I recently made an overhaul to the inner workings of the program. It now renders in shader order by sorting each object into a list defined by its respective shader. The new back-end also has data structures in place to facilitate a console variable system. Lights have a finite fall-off radius, so that later I can optimize rendering by culling geometry outside of a light's influence.

 
 
   
 
I'm really into stereoscopic stuff, so I figured out how to adjust the camera frustum to simulate the left and right eyes. Use red-blue glasses to see these images in 3D.

 
 
   
 
I went back to the spinning squares scene, but aligned them vertically this time.

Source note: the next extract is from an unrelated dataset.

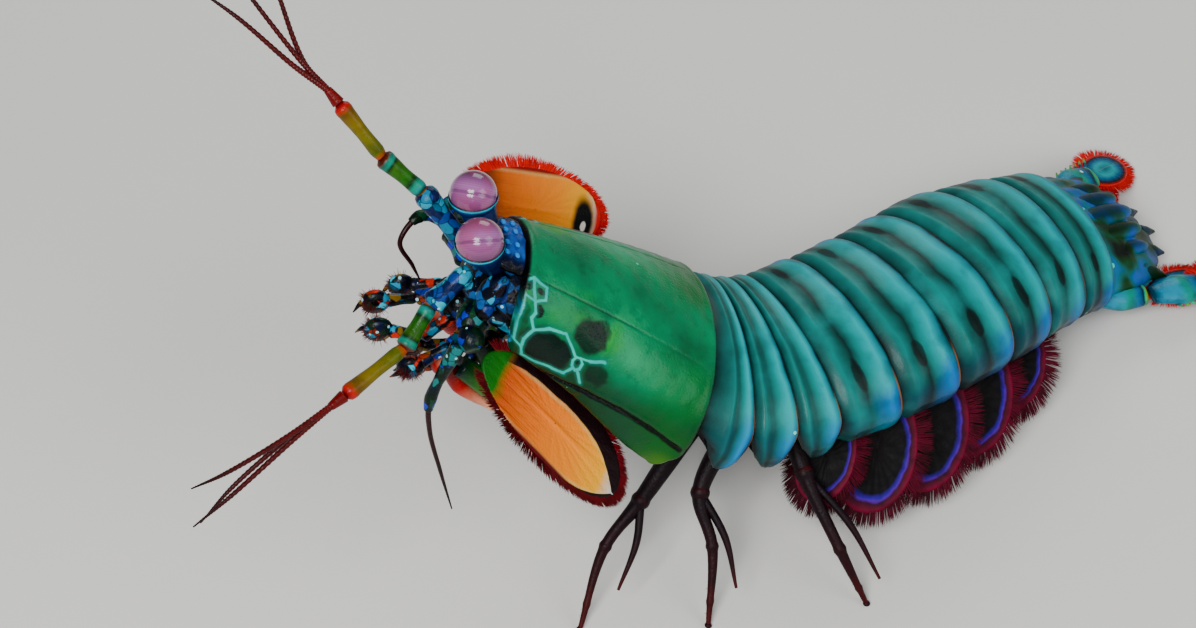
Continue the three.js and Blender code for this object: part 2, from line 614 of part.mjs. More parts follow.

I also combined the gray light with the blue and orange lights from before.

 
 
   
 
This spaceship is another OBJ file created in Blender. This could be the basic shape of a ship in the game, but it will look much better in the final version (it will have textures, at the least).

 
 
   
 
I added the ability to import Wavefront OBJ files, or at least ones that contained a single manifold made of triangles. I created this tree trunk in Blender to test the importing code. Notice in the fourth image that the camera is inside the shadow. The depth-pass shadow method does not render shadows correctly when the camera is inside a shadow. I had to add an extra rendering pass to correct the depth-pass error.

 
 
   
 
For a while I played with specular lighting using a fragment program. Apparently this is Blinn's method.

 
 
   
 
Added per-pixel lighting to smoothen the color across triangles. The light casting onto the squares looks round and much more realistic than before. I'm using assembly-style OpenGL vertex and fragment programs for all of the shading in Cyclone.

 
 
   
 
Before I took these first screenshots, I wanted Cyclone to be an environment that a user could navigate, and have real-time shadows. The shadows are created using the depth-pass stencil buffer method. From the beginning, I used an OpenGL vertex program to extrude the shadow volumes on the video card. At this point, lighting is calculated per-vertex by the OpenGL fixed-function pipeline. The squares in the scene spin in a mathematical pattern.